Zhang, Sha Li. “OCLC Systems & Services | The Flavors of Open Access.” OCLC Systems & Services 23.3 (2007): 229-34. Emerald. Web. 15 Sept. 2010. <http://www.emeraldinsight.com/journals.htm?articleid=1622087&show=html>.

“Peter Suber, Open Access Overview (definition, Introduction).” Earlham College — Richmond, Indiana. Web. 15 Sept. 2010. <http://www.earlham.edu/~peters/fos/overview.htm>.

For more information, see the Open Access at Duke web site.

One thought on “Models for open access — many flavors”

  1. Some Devilish Details

    A few points of clarification:

    (1) For refereed journal articles, it is not that Open Access comes in two “flavours,” but that there are two ways for an author to provide it: by publishing in any journal at all, and self-archiving the refereed final draft (“Green OA”) or by publishing in an OA journal (“Gold OA”), often for a publication fee.

    (2) Most journals (over 80%) are not Gold OA journals, but most (over 90%) endorse some form self-archiving, over 60% of them (including virtually all the top journals) endorsing immediate, unembargoed Green OA self-archiving of the author’s final draft.

    (3) OA has been shown to increase research impact in all fields.

    (4) Nevertheless, only about 5-25% of authors self-archive spontaneously.

    (5) That is why over a hundred universities (including Harvard and MIT) and over 40 research funders (including NIH) have mandated (i.e., required) Green OA self-archiving.

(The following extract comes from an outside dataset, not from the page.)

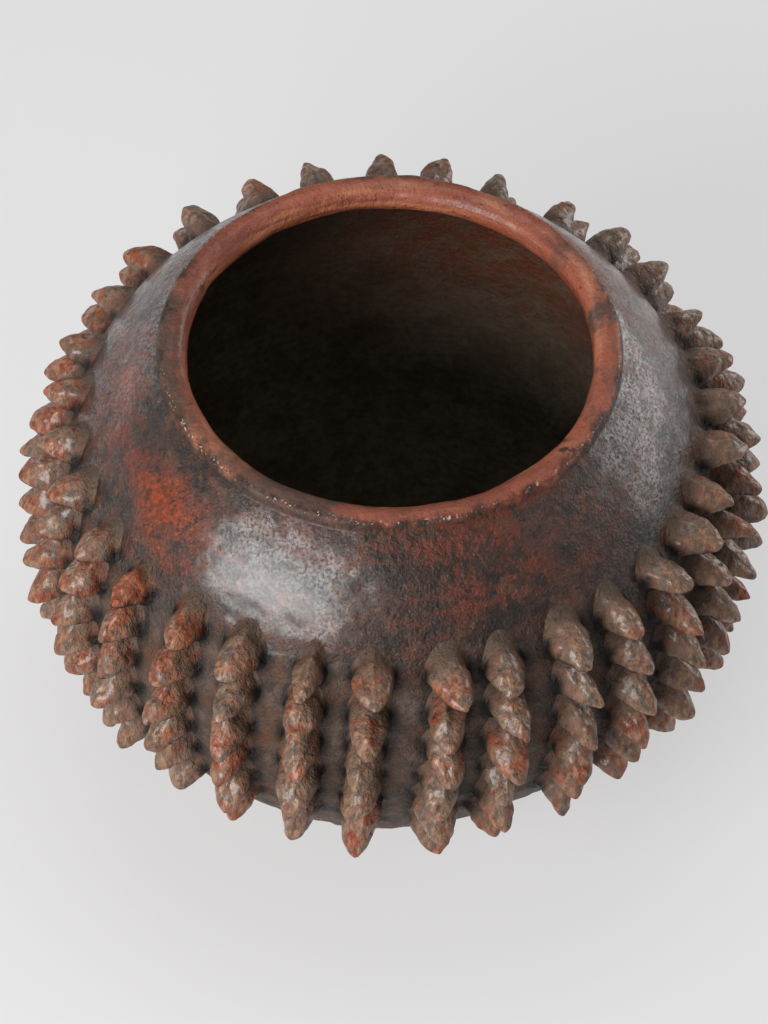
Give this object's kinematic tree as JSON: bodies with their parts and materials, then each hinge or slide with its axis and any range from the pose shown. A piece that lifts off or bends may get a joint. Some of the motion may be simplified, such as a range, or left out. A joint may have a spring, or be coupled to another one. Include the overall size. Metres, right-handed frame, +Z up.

    (6) Although the location where authors self-archive (institutional repository, central repository, author’s website) does not much matter for visibility, retrievability and impact, it matters a great deal for the practical implementation of self-archiving mandates, and for their probability of being adopted and complied with.

    (7) Institutions are the universal providers of all research output — funded and unfunded, across all disciplines.

    (8) Institutions also share with their researchers in the benefits of maximized visibility, access and impact for their research output.

    (9) Hence both institutions and funders need to mandate that articles must be deposit in the author’s/fundee’s institutional repository: Central repositories can then harvest from the institutional repositories.

    (10) For articles published in the minority journals that impose an embargo on immediate Green OA self-archiving, the immediate self-archiving can still be mandated, with access to the self-archived draft set as “Closed Access” instead of “Open Access.” Institutional repositories have a semiautomatic “email sprint request” button that can allow users to request and authors to provide a single sprint for research purposes with a single extra keystroke.

    Harnad, S. (2008) Waking OA’s “Slumbering Giant”: The University’s Mandate To Mandate Open Access. New Review of Information Networking 14(1): 51 – 68

    Harnad, S. (2008) How to Integrate University and Funder Open Access Mandates. Open Access Archivangelism. March 2 2008.

    Sale, A., Couture, M., Rodrigues, E., Carr, L. and Harnad, S. (2010) Open Access Mandates and the “Fair Dealing” Button. In: Dynamic Fair Dealing: Creating Canadian Culture Online (Rosemary J. Coombe & Darren Wershler, Eds.)